Once operational, the Clifton Pier LNG regasification terminal will enable the supply of natural gas for power generation on New Providence, supporting the Bahamas' efforts to diversify its energy mix and reduce emissions. For Shell, the investment expands LNG presence in the Caribbean while reinforcing its strategy of growing the integrated gas business through partnerships in emerging markets.

SHEL's Zacks Rank & Key Picks

Currently, SHEL has a Zacks Rank #5 (Sell).

Investors interested in the energy sector might consider other stocks with favorable rankings, such as Par Pacific PARR, Paramount Resources PRMRF and Imperial Oil IMO, all of which currently sport a Zacks Rank #1 (Strong Buy) at present.  You can see the complete list of today’s Zacks #1 Rank stocks here.

Par Pacific is valued at 2.99 billion.

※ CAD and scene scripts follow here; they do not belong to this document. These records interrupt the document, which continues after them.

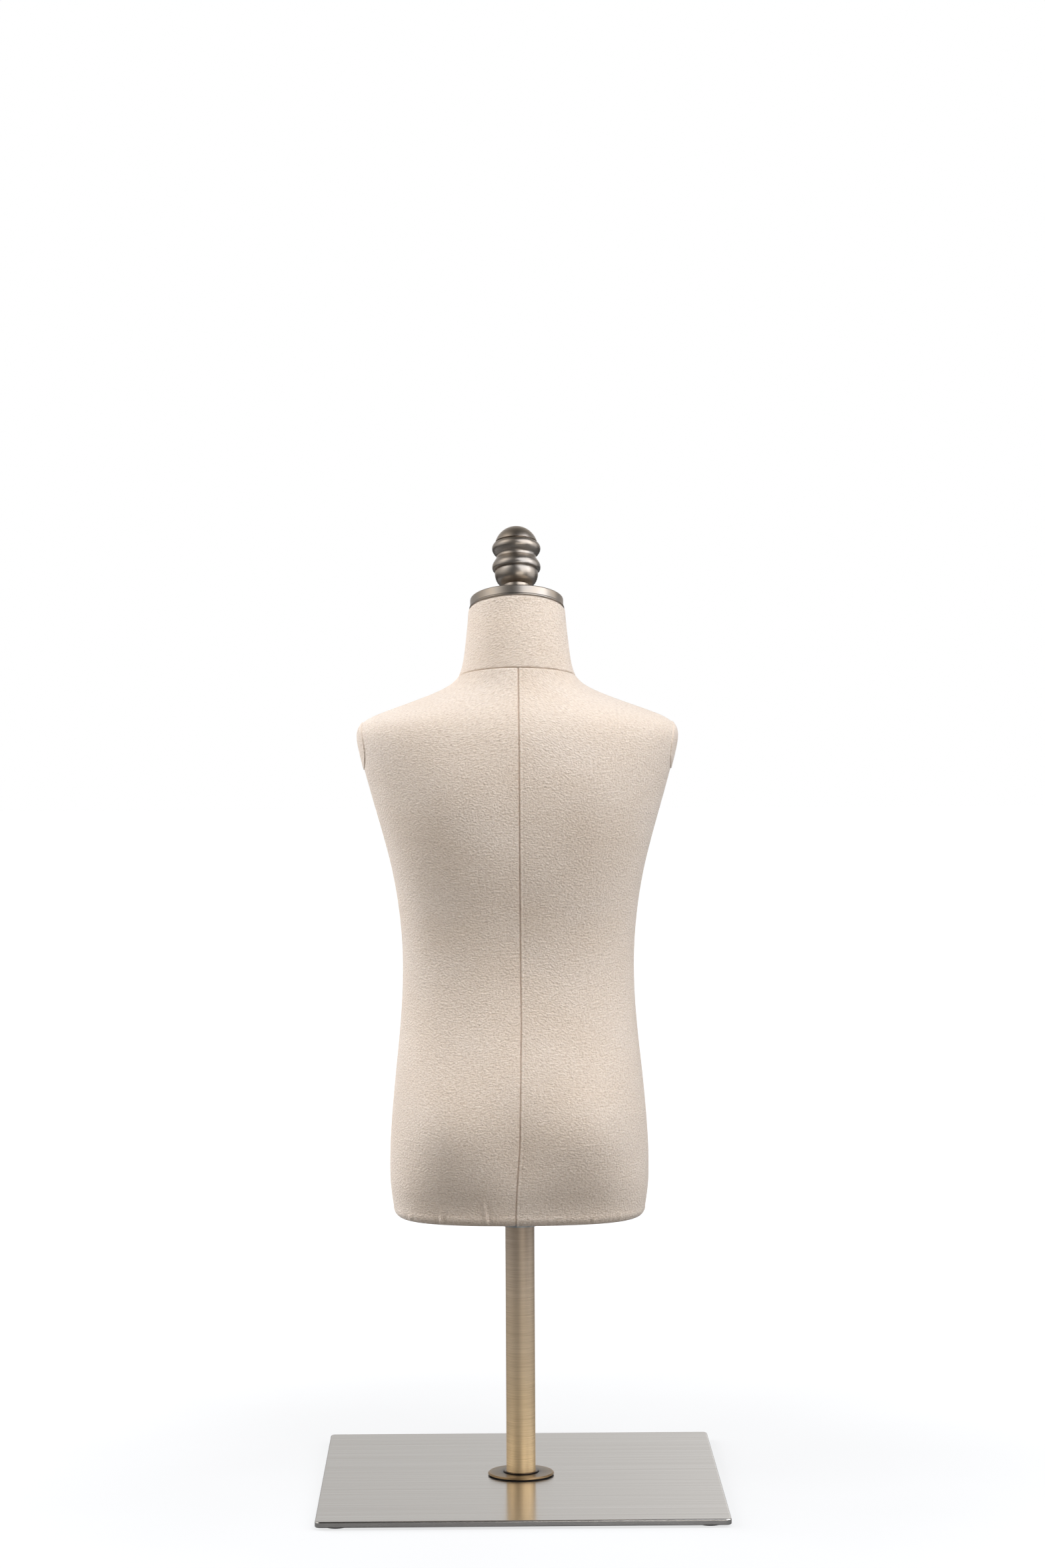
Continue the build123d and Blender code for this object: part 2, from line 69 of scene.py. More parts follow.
# ------------------------------------------------------------------ small mesh helpers
def add_mesh(name, points, faces, material, uvs=None):
    """A smooth mesh object from points, faces and, for cloth, a (u, v) in metres per point."""
    mesh = bpy.data.meshes.new(name)
    mesh.from_pydata([tuple(p) for p in points], [], [tuple(f) for f in faces])
    mesh.validate()
    mesh.polygons.foreach_set("use_smooth", [True] * len(mesh.polygons))
    if uvs is not None:
        layer = mesh.uv_layers.new(name="cloth")
        corner = np.zeros(len(mesh.loops), np.int32)
        mesh.loops.foreach_get("vertex_index", corner)
        layer.data.foreach_set("uv", np.asarray(uvs, np.float32)[corner].ravel())
    mesh.materials.append(material)
    made = bpy.data.objects.new(name, mesh)
    bpy.context.scene.collection.objects.link(made)
    return made


def grid_faces(rows, columns, closed=False, flip=False):
    """Quads over a grid of points stored row by row."""
    wide = columns if closed else columns - 1
    row, column = np.meshgrid(np.arange(rows - 1), np.arange(wide), indexing="ij")
    after = (column + 1) % columns
    a = row * columns + column
    b = row * columns + after
    c = (row + 1) * columns + after
    d = (row + 1) * columns + column
    quads = np.stack([a, b, c, d], axis=-1).reshape(-1, 4)
    return quads[:, ::-1] if flip else quads


def grid_normals(grid, closed=False):
    """Unit normals of a grid of points, outwards when columns run anticlockwise from above."""
    if closed:
        across = np.roll(grid, -1, axis=1) - np.roll(grid, 1, axis=1)
    else:
        across = np.gradient(grid, axis=1)
    up = np.gradient(grid, axis=0)
    normal = np.cross(across, up)
    return normal / np.maximum(np.linalg.norm(normal, axis=2, keepdims=True), 1e-12)


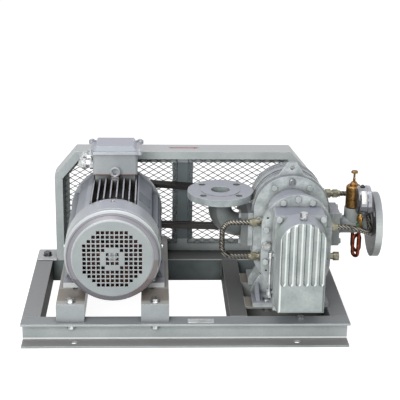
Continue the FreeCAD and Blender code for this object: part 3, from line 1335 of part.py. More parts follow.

It is an energy company that owns and operates refining, logistics, and retail assets across Hawaii, the Pacific Northwest and the Rocky Mountain region. Par Pacific’s shares have surged about 112.2% over the past year.

Paramount Resources is valued at $2.9 billion. It is a Canadian energy producer focused on the exploration, development, and production of natural gas, crude oil, and natural gas liquids in Western Canada. Paramount Resources stock has climbed roughly 28.7% in the past 12 months.

Imperial Oil is valued at $59.79 billion. It is one of Canada's largest integrated energy companies, engaged in crude oil and natural gas production, petroleum refining, fuel marketing and petrochemical manufacturing. Imperial Oil has a strong strategic partnership with ExxonMobil. Investors have been rewarded with an approximately 28.7% gain in the company's shares over the past year.